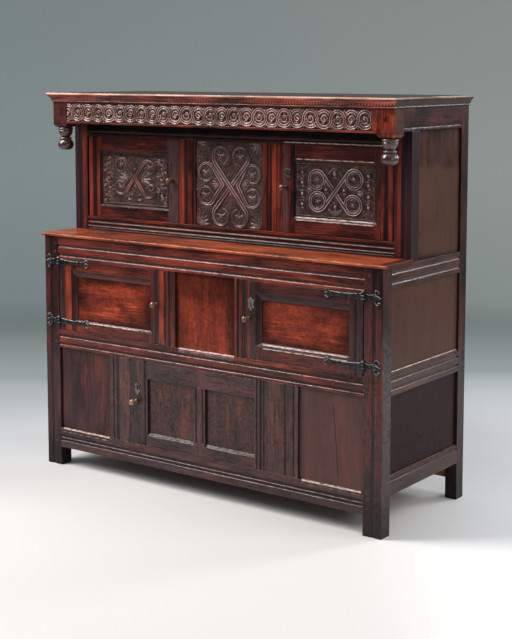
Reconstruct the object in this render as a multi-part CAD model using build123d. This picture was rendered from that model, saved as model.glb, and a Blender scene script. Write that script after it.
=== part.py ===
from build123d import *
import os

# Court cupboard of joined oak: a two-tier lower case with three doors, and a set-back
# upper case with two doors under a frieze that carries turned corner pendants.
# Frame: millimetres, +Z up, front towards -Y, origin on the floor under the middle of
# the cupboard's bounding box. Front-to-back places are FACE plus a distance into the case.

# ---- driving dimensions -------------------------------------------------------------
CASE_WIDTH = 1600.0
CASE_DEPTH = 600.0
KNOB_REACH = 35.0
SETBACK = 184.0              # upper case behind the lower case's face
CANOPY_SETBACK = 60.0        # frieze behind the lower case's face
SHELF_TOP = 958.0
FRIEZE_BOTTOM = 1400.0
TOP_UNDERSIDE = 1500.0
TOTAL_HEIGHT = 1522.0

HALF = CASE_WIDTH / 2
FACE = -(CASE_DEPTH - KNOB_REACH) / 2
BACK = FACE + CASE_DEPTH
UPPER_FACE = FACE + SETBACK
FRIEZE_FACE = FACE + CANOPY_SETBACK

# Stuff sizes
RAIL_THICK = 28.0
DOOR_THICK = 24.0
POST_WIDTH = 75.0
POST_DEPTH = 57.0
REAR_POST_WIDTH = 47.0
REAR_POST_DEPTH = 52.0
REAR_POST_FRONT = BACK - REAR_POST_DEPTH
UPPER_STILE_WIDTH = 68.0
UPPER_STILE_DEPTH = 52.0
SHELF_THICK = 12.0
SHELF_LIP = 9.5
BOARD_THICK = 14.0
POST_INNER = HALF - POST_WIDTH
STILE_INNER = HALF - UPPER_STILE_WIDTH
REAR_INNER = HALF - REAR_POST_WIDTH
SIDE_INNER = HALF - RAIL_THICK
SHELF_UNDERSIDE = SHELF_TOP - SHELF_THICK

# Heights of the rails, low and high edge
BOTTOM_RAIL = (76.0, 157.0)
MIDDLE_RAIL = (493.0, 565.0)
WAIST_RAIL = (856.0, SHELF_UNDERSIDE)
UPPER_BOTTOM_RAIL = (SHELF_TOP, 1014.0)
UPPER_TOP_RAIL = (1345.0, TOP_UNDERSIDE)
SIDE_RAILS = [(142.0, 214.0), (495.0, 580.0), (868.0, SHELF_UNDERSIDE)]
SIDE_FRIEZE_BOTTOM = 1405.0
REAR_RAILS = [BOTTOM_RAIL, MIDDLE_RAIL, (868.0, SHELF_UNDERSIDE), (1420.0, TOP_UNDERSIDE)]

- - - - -

WHAT THE EXERCISE ASKS: Repeat the data above exactly.

OUTPUT FOR THIS EXERCISE:
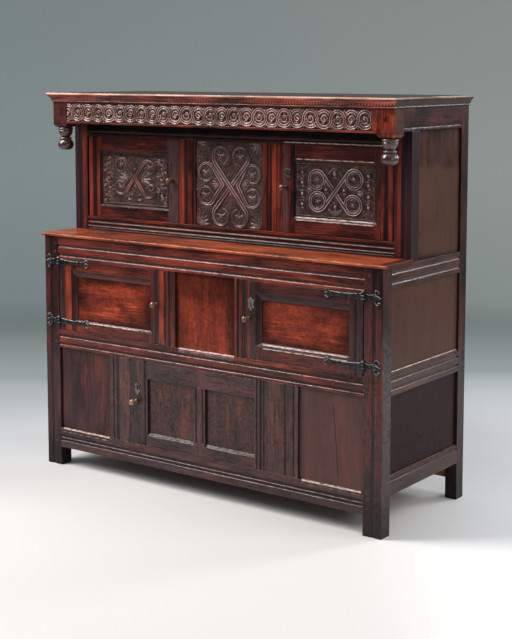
Reconstruct the object in this render as a multi-part CAD model using build123d. This picture was rendered from that model, saved as model.glb, and a Blender scene script. Write that script after it.
=== part.py ===
from build123d import *
import os

# Court cupboard of joined oak: a two-tier lower case with three doors, and a set-back
# upper case with two doors under a frieze that carries turned corner pendants.
# Frame: millimetres, +Z up, front towards -Y, origin on the floor under the middle of
# the cupboard's bounding box. Front-to-back places are FACE plus a distance into the case.

# ---- driving dimensions -------------------------------------------------------------
CASE_WIDTH = 1600.0
CASE_DEPTH = 600.0
KNOB_REACH = 35.0
SETBACK = 184.0              # upper case behind the lower case's face
CANOPY_SETBACK = 60.0        # frieze behind the lower case's face
SHELF_TOP = 958.0
FRIEZE_BOTTOM = 1400.0
TOP_UNDERSIDE = 1500.0
TOTAL_HEIGHT = 1522.0

HALF = CASE_WIDTH / 2
FACE = -(CASE_DEPTH - KNOB_REACH) / 2
BACK = FACE + CASE_DEPTH
UPPER_FACE = FACE + SETBACK
FRIEZE_FACE = FACE + CANOPY_SETBACK

# Stuff sizes
RAIL_THICK = 28.0
DOOR_THICK = 24.0
POST_WIDTH = 75.0
POST_DEPTH = 57.0
REAR_POST_WIDTH = 47.0
REAR_POST_DEPTH = 52.0
REAR_POST_FRONT = BACK - REAR_POST_DEPTH
UPPER_STILE_WIDTH = 68.0
UPPER_STILE_DEPTH = 52.0
SHELF_THICK = 12.0
SHELF_LIP = 9.5
BOARD_THICK = 14.0
POST_INNER = HALF - POST_WIDTH
STILE_INNER = HALF - UPPER_STILE_WIDTH
REAR_INNER = HALF - REAR_POST_WIDTH
SIDE_INNER = HALF - RAIL_THICK
SHELF_UNDERSIDE = SHELF_TOP - SHELF_THICK

# Heights of the rails, low and high edge
BOTTOM_RAIL = (76.0, 157.0)
MIDDLE_RAIL = (493.0, 565.0)
WAIST_RAIL = (856.0, SHELF_UNDERSIDE)
UPPER_BOTTOM_RAIL = (SHELF_TOP, 1014.0)
UPPER_TOP_RAIL = (1345.0, TOP_UNDERSIDE)
SIDE_RAILS = [(142.0, 214.0), (495.0, 580.0), (868.0, SHELF_UNDERSIDE)]
SIDE_FRIEZE_BOTTOM = 1405.0
REAR_RAILS = [BOTTOM_RAIL, MIDDLE_RAIL, (868.0, SHELF_UNDERSIDE), (1420.0, TOP_UNDERSIDE)]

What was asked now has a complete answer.